Goal of the exercise
Among the lines of this listing, determine how many contain the string "type". Answer with the number only.

A block of data:
## Start

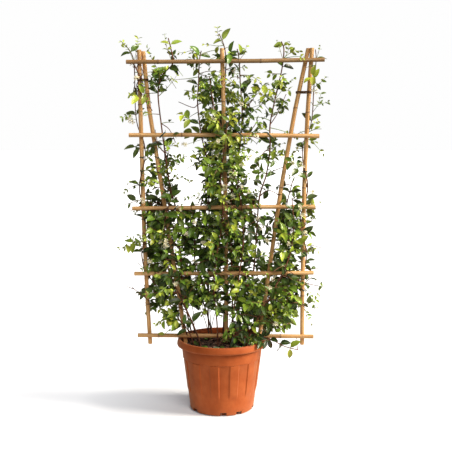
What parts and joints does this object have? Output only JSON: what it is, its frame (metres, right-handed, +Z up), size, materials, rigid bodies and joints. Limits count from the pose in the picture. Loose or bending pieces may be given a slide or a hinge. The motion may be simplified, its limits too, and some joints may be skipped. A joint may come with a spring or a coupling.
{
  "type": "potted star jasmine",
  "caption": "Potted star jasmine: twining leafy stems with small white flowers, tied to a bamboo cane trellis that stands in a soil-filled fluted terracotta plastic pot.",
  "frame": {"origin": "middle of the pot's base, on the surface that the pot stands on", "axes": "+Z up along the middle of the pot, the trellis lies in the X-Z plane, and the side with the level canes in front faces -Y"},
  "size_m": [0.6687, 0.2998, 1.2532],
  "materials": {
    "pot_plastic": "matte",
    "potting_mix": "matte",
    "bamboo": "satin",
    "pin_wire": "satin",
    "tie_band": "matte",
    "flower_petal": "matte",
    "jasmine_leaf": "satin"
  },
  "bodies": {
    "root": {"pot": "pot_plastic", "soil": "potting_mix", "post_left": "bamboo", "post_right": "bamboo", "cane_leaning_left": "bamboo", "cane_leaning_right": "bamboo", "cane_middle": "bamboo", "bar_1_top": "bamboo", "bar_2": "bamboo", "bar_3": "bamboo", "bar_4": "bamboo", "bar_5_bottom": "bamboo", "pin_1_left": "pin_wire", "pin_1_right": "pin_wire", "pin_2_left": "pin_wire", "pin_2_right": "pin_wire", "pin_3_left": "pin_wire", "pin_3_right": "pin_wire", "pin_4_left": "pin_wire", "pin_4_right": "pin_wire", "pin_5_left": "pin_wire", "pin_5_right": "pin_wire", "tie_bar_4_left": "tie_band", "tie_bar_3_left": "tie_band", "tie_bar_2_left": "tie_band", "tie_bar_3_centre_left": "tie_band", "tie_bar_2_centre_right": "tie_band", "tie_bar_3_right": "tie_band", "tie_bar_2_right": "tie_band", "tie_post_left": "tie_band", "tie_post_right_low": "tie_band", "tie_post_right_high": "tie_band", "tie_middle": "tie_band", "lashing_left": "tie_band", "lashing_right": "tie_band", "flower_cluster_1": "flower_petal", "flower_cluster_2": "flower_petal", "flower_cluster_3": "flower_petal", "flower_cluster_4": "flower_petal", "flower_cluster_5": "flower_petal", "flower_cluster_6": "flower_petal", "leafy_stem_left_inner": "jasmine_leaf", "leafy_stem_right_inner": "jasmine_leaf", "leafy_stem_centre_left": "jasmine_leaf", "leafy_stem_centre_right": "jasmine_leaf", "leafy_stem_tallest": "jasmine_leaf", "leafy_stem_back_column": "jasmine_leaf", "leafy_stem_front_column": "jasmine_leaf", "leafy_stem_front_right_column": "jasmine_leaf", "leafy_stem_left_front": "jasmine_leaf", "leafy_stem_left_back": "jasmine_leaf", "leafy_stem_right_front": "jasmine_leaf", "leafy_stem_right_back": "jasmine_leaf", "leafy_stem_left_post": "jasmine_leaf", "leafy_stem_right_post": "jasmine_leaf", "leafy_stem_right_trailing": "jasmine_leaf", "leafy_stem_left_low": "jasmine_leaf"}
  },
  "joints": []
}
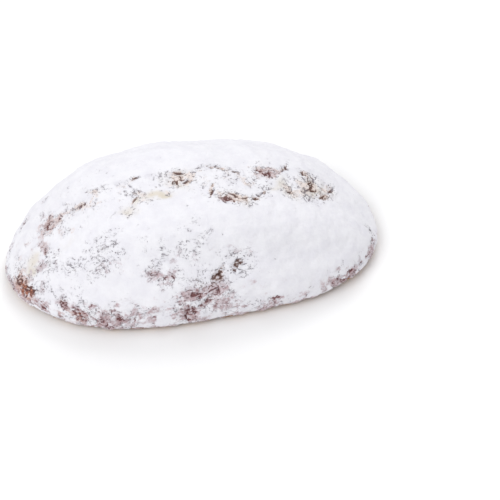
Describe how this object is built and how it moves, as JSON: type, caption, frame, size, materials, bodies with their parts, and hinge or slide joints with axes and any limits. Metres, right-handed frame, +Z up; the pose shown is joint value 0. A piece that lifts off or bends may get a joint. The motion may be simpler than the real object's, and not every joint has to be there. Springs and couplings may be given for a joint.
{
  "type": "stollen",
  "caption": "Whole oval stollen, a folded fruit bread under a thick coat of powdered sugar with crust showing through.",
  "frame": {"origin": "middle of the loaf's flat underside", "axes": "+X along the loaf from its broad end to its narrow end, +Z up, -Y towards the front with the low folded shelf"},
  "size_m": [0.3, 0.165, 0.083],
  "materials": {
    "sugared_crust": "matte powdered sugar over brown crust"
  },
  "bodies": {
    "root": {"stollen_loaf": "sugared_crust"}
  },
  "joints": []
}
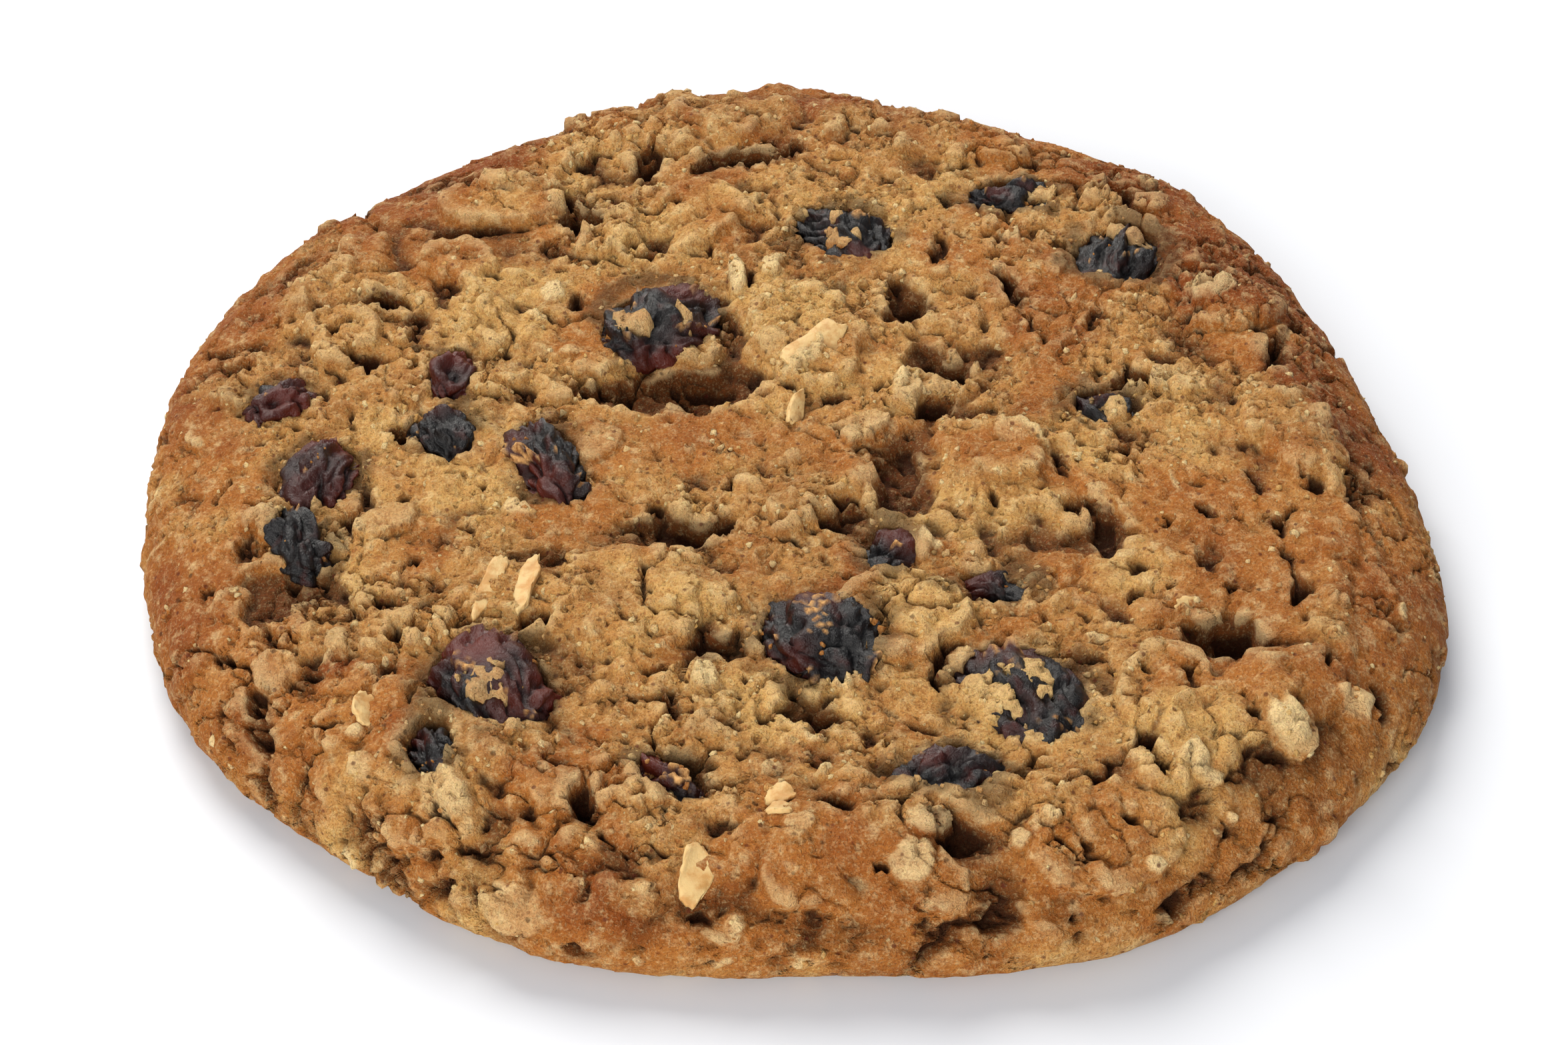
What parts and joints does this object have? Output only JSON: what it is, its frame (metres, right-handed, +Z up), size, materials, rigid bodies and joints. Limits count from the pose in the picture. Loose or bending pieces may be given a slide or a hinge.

## End

Written response
3